Task description - From the entries below, copy every line that holds the word "record".

--- Begin ---

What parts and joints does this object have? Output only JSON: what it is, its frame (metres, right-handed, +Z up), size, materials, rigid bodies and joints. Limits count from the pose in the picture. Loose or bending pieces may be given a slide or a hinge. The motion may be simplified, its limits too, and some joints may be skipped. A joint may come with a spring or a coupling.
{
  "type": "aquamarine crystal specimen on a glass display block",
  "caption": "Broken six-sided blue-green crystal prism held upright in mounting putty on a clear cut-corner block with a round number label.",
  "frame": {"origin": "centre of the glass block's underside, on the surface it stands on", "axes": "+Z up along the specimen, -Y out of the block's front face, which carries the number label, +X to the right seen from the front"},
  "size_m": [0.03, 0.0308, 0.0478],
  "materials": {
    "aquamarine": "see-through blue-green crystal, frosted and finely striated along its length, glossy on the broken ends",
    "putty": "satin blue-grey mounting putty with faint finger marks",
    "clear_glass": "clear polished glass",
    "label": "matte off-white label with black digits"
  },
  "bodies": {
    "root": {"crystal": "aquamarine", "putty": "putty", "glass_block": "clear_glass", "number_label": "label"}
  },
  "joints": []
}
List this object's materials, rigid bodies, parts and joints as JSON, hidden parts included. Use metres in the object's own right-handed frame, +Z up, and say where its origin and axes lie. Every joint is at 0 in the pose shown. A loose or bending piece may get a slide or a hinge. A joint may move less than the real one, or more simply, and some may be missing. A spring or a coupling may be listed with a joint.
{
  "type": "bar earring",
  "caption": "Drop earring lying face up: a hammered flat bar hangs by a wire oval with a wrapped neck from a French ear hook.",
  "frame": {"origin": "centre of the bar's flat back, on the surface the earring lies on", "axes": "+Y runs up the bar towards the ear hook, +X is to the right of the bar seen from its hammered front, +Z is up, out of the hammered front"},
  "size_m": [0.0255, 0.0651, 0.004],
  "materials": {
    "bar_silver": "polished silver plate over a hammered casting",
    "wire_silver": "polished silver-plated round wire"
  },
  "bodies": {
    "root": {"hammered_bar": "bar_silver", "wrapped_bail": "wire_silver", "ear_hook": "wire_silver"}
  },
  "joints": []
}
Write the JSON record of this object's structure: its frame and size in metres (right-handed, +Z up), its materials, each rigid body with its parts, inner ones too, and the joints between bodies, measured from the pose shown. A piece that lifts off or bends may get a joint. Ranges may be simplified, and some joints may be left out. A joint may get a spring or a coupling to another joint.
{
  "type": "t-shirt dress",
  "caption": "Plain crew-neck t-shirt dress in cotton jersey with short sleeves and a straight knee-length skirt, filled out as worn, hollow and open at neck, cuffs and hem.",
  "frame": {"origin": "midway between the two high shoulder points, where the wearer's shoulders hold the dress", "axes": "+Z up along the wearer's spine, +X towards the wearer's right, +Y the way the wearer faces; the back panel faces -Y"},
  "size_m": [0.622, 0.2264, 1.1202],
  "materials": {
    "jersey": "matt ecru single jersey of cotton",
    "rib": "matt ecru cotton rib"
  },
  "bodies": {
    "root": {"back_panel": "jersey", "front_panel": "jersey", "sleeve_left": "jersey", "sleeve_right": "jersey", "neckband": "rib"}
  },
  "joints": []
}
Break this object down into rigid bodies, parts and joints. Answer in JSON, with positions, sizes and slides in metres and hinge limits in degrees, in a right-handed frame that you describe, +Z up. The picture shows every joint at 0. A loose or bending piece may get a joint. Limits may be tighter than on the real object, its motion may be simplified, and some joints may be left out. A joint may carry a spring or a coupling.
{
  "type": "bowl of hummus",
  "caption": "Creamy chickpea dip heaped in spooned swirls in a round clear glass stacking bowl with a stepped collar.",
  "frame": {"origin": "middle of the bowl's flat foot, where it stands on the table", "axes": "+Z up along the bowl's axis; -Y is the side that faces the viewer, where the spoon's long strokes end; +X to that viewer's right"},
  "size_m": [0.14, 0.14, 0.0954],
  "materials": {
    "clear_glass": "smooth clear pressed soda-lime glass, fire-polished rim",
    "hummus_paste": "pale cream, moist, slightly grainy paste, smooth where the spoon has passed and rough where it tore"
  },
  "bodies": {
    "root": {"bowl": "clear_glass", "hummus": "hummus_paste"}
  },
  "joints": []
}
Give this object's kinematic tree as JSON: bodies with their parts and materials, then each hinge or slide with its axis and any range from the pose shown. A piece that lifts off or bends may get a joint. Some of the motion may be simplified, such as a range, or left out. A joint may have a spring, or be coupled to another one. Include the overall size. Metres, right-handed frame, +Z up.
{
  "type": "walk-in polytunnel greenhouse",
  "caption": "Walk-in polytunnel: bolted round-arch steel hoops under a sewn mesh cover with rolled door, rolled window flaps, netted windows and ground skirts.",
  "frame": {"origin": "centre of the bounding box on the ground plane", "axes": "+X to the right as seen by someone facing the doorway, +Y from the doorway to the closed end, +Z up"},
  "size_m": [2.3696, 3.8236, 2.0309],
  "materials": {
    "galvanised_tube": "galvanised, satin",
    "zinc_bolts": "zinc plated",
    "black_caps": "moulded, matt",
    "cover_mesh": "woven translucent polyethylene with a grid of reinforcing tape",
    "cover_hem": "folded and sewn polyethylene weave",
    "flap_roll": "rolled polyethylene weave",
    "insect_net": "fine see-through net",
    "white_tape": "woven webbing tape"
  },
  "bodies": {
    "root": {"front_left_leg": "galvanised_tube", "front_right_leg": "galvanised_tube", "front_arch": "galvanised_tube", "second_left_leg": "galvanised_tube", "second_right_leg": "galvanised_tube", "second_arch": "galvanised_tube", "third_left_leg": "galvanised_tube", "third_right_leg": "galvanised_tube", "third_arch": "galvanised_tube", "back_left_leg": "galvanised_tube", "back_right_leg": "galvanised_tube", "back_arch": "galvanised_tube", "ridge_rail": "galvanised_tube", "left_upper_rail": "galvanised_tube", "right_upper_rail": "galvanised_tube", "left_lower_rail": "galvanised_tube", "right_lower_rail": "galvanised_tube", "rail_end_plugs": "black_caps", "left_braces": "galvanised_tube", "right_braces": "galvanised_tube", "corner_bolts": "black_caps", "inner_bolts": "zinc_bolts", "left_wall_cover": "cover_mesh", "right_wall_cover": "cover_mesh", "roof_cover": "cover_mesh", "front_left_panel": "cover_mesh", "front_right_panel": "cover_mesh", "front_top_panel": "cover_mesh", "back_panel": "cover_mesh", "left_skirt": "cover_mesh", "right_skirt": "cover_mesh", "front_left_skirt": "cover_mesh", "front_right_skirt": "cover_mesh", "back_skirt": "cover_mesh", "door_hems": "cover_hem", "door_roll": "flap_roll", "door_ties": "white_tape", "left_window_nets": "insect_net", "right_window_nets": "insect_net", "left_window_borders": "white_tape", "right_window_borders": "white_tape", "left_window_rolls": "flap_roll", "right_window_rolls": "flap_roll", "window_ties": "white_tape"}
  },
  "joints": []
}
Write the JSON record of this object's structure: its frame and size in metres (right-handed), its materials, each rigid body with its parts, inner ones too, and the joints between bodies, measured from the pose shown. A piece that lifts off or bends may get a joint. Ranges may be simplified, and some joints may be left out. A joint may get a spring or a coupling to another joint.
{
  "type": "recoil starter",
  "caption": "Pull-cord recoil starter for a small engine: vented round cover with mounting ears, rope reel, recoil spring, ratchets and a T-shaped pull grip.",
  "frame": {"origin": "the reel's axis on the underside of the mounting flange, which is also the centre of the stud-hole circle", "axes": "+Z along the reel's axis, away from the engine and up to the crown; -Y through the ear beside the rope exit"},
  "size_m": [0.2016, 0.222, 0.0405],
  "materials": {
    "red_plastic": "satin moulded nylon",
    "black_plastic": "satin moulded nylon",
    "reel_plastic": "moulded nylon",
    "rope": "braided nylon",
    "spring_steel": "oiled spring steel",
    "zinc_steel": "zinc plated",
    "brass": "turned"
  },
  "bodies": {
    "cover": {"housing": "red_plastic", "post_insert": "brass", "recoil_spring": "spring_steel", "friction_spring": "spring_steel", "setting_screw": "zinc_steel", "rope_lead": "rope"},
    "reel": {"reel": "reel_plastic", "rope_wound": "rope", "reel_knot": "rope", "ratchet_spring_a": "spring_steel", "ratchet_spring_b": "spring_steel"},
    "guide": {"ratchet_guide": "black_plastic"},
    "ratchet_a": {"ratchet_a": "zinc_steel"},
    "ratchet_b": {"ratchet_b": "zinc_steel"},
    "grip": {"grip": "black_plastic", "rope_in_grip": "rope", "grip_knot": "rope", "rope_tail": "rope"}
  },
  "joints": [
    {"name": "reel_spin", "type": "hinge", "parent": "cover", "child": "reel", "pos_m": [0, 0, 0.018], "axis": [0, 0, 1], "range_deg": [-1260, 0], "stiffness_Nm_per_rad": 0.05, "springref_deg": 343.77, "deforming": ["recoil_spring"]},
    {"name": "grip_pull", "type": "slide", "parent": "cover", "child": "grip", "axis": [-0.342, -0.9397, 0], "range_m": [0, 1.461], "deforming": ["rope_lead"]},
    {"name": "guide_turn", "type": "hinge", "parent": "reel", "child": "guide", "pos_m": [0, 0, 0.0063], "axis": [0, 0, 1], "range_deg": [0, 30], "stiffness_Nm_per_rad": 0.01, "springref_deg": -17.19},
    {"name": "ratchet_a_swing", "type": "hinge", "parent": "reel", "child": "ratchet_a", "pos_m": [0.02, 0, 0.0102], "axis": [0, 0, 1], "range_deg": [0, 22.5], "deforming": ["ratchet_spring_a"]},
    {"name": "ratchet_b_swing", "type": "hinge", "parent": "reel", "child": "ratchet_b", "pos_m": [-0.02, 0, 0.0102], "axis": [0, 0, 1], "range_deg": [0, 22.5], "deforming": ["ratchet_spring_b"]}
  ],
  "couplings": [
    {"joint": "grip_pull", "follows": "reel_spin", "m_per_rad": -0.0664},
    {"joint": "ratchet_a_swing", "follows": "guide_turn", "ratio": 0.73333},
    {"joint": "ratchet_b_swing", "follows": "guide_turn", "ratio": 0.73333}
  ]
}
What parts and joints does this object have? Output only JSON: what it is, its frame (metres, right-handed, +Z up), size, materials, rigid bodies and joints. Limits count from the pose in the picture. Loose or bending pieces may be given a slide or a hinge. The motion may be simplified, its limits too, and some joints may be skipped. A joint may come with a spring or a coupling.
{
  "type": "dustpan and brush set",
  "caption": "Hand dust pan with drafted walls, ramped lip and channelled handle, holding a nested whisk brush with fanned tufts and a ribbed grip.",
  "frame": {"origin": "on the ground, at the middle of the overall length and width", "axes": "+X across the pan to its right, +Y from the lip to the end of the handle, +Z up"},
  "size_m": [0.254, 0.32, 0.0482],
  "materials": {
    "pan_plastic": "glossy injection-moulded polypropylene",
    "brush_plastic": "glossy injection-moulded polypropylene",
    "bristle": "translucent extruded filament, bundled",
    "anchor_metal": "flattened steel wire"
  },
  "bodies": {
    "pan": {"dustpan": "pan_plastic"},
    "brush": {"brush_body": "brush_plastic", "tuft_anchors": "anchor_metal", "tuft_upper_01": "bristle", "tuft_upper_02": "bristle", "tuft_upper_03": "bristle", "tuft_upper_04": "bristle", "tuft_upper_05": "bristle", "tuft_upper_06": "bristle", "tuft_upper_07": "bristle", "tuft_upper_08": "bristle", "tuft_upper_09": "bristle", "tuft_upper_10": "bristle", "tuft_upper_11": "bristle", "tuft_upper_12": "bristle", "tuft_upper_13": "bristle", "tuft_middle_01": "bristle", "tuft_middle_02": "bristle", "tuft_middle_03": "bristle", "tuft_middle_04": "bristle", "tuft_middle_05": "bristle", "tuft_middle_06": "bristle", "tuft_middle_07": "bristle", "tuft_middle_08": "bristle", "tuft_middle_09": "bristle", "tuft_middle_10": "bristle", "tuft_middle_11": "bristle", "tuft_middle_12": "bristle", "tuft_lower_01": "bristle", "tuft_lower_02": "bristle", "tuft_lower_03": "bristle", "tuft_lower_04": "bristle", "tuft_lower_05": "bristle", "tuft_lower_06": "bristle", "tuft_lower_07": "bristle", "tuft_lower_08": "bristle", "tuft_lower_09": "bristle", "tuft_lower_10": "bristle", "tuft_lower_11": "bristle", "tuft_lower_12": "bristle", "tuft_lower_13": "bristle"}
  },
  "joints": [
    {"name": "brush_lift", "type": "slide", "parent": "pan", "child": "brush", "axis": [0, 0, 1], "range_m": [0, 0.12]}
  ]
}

--- End ---

Solution to this problem -
Write the JSON record of this object's structure: its frame and size in metres (right-handed, +Z up), its materials, each rigid body with its parts, inner ones too, and the joints between bodies, measured from the pose shown. A piece that lifts off or bends may get a joint. Ranges may be simplified, and some joints may be left out. A joint may get a spring or a coupling to another joint.
Write the JSON record of this object's structure: its frame and size in metres (right-handed), its materials, each rigid body with its parts, inner ones too, and the joints between bodies, measured from the pose shown. A piece that lifts off or bends may get a joint. Ranges may be simplified, and some joints may be left out. A joint may get a spring or a coupling to another joint.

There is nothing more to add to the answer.